Insgesamt wurden durch die Mehrheit der anwesenden Experten die Argumente der Gegner bewaffneter Drohnen widerlegt. Kein Wunder, denn gemäß Prof. Dr. Masala und Oberstleutnant Wüstner ist spätestens seit 2017 alles zu bewaffnungsfähigen Drohnen am Beispiel der „Heron TP“ gesagt. Dies sei jedoch zu trennen von beispielsweise in China, den USA oder Russland in Entwicklung befindlichen autonom agierenden Systemen – hier gelte es, schnellstmöglich völkerrechtliche Pflöcke einzurammen. Darin waren sich die Experten einig.  

„Zur Bewaffnung der Heron TP ist von allen bereits alles gesagt, es wird nun Zeit, dass endlich die Beschaffung eingeleitet wird. Alles andere wäre nicht mehr zu erklären“, so Wüstner. Union, AfD und FDP sprachen sich bereits für eine Beschaffung aus. Die SPD-Verteidigungspolitiker sahen die Auflage des Koalitionsvertrages seitens der Bundesregierung erfüllt und äußerten sich bereits positiv, allerdings war noch offen, ob die Mehrheit der SPD-Bundestagsfraktion dies ähnlichsieht.
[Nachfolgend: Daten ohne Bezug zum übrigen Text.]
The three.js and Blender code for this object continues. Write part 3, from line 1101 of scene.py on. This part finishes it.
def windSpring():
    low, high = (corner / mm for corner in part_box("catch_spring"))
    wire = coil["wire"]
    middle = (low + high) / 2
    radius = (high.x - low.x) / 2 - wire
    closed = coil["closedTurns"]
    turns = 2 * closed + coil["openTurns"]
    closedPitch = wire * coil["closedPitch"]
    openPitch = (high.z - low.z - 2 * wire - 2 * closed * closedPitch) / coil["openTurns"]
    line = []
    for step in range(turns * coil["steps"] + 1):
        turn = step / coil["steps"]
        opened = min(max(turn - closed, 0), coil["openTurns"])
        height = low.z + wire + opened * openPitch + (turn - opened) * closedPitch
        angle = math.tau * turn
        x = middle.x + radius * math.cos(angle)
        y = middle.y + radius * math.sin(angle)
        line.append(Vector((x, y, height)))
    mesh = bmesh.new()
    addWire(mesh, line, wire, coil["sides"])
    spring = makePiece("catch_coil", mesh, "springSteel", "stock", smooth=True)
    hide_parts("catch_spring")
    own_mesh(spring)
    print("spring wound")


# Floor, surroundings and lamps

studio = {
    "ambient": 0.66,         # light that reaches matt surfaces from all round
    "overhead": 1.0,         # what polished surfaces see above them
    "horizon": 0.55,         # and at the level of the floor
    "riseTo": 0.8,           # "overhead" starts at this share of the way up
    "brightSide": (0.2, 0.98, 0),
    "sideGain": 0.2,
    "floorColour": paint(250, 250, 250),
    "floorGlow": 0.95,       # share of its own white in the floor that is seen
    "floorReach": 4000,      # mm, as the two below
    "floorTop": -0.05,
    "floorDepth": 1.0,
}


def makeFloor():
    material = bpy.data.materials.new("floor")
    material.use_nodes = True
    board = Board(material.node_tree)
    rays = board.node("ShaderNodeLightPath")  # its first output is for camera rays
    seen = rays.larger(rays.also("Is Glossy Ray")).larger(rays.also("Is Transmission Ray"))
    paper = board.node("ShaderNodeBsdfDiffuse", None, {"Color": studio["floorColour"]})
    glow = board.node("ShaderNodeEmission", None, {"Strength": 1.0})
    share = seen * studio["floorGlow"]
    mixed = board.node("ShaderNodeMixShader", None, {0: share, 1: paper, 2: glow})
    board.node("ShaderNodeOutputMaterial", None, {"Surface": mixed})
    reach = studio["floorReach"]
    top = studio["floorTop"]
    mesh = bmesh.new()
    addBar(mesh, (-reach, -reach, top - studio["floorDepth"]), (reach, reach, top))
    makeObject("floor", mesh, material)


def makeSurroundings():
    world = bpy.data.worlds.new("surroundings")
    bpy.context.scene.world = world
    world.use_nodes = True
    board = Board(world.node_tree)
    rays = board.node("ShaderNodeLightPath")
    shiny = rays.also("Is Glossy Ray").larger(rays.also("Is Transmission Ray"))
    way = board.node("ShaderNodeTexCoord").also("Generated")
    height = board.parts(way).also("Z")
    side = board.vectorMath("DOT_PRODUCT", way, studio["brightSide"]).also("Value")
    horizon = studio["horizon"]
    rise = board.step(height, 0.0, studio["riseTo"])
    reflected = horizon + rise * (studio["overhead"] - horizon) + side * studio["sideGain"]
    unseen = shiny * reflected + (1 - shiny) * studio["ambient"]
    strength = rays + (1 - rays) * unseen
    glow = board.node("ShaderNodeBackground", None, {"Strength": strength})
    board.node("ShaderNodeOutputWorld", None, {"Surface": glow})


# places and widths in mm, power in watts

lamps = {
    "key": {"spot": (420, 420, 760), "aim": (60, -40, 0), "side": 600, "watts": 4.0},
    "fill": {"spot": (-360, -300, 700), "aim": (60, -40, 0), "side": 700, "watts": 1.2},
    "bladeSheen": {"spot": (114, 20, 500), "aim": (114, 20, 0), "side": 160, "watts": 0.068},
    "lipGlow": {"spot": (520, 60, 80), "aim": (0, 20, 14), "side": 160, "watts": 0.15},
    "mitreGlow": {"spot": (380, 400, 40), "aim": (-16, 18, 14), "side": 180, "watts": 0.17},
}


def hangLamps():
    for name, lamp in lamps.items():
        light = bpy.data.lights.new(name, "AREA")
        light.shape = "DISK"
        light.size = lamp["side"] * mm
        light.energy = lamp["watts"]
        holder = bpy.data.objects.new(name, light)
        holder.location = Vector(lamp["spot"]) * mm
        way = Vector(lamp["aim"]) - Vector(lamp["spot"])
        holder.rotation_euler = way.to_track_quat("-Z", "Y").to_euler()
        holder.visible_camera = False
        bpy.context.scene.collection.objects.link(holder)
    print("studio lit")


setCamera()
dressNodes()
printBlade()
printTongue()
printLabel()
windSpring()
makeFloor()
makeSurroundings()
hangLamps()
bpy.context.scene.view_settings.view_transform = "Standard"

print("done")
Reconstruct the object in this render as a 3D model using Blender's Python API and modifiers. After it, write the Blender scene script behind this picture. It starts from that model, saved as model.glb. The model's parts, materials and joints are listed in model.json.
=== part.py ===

Bekanntlich gibt es dort sehr unterschiedliche Auffassungen. Der verteidigungspolitische Sprecher der SPD, Fritz Felgentreu, sagte am Montagabend in der ARD-Tagesschau, dass er sich eine Zustimmung seiner Partei für den Fall, dass der Einsatz bewaffneter Drohnen für den Schutz der Soldaten am Boden festgeschrieben werde, vorstellen könne. Grüne und Linke bleiben bei ihrer bisherigen Position der „Nichtbewaffnung“.

Zum Hintergrund:
Die Debatte um bewaffnete Drohnen ist nicht neu – sie wird seit vielen Jahren geführt. So war es auch der Deutsche BundeswehrVerband, der seinen Anteil daran hatte, dass die Diskussion immer wieder auf die politische Ebene gelangte. Die blutigen Gefechte in Afghanistan vor allem in den Jahren 2009 bis 2011 führten auch der Öffentlichkeit vor Augen, dass die Soldaten in den Einsätzen zusätzlichen Schutz aus der Luft benötigen. Und doch dauerte es ein Jahrzehnt, bis die Debatte endlich Fahrt aufnahm. Im Koalitionsvertrag wurde 2017 festgehalten, dass eine Regierungsvorlage erstellt werden sollte, die ethische, völker- und verfassungsrechtliche Fragen thematisiert. Auf dieser Grundlage sollte schließlich der Bundestag eine Entscheidung treffen.

Das BMVg legte in diesem Jahr eine ganze Reihe von Veranstaltungen auf – Workshops, Live-Chats, Debatten im Livestream –, um die Öffentlichkeit einzubinden und über die völker- und verfassungsrechtlichen sowie ethischen, politischen und nicht zuletzt militärischen Aspekte der Bewaffnung der „Unmanned Aircraft Vehicles" zu diskutieren. Die Ergebnisse sind eindeutig – bewaffnete Drohnen dienen dem Schutz der Soldatinnen und Soldaten und werden dringend benötigt. An dieser Erkenntnis hat die jüngste Anhörung im Bundestag nichts geändert. Jetzt ist es an der Zeit, endlich eine Entscheidung zu treffen. Alles andere wäre den Soldatinnen und Soldaten kaum zu vermitteln.